Wir fuhren in den Kuckucksweg zurück. Mama saß neben Oma auf der Rückbank und Lisa auf Omas Schoß. Ich freute mich, dass Mama da war. Mit ihr war es immer am schönsten bei Oma und Opa. Die Erwachsenen setzten sich in die Küche und Papa brachte Lisa ins Bett. Ich spielte Uno mit meiner Cousine. Mehrmals sagten wir, dass wir es traurig fänden.
Papa schlief in Opas Zimmer und ich teilte mir das Bett mit Mama und Lisa. Es fiel mir nicht schwer, einzuschlafen. Träume zogen vorbei, blieben nicht lang. Wieder erwachte ich im Dunkeln. Kurz hatte ich das Gefühl, in Papas Körper zu stecken, doch als die Füße den Teppich berührten, war ich wieder ich.
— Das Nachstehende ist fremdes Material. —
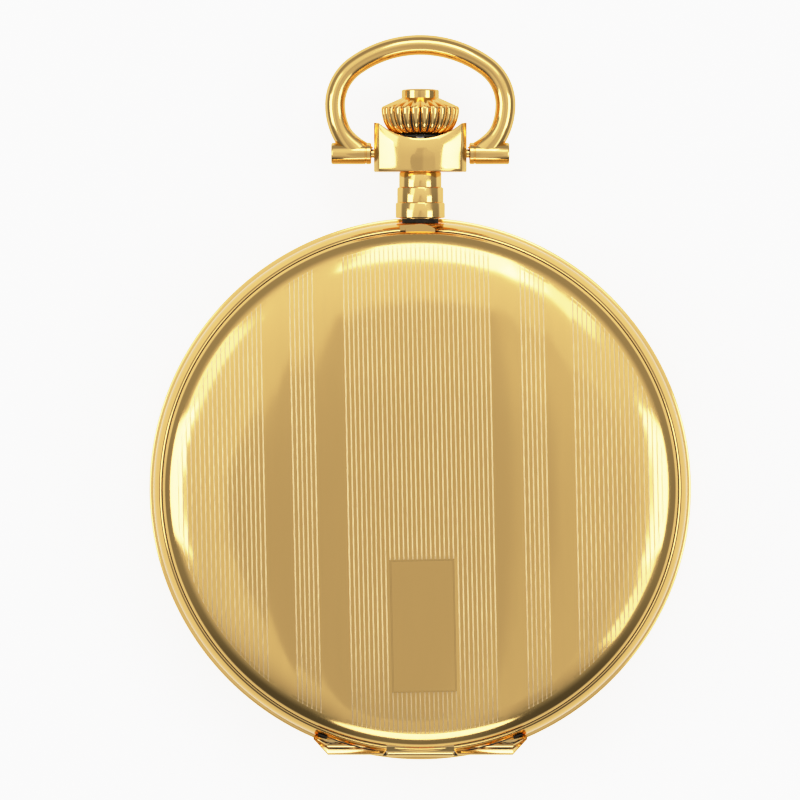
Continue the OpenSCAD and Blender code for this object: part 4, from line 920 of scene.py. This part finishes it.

Ich ging in die Küche. Oma war nicht da. Ich setzte Wasser auf und warf einen Blick in den Kühlschrank. Das Herz war nicht mehr da, vielleicht hatte Papa es gegessen.
Für heute nahmen wir uns vor, einen Spaziergang zu machen. Trauerkarten mussten verschickt und eine Todesanzeige aufgegeben werden. Papa fuhr zum Bestatter und ich blieb mit Mama, Oma und Lisa zu Hause. Als Papa wiederkam, wollte niemand mehr spazieren gehen. Er hatte die Karten mitgebracht. Kondolenzkarten.
Überall setzte ich meinen Namen mit dazu. Schließlich war ich Opas Enkel, und auch wenn die Verwandtschaft noch nicht allzu viel über mich wissen konnte, so war ich doch froh, dass zumindest hierüber kein Zweifel bestand.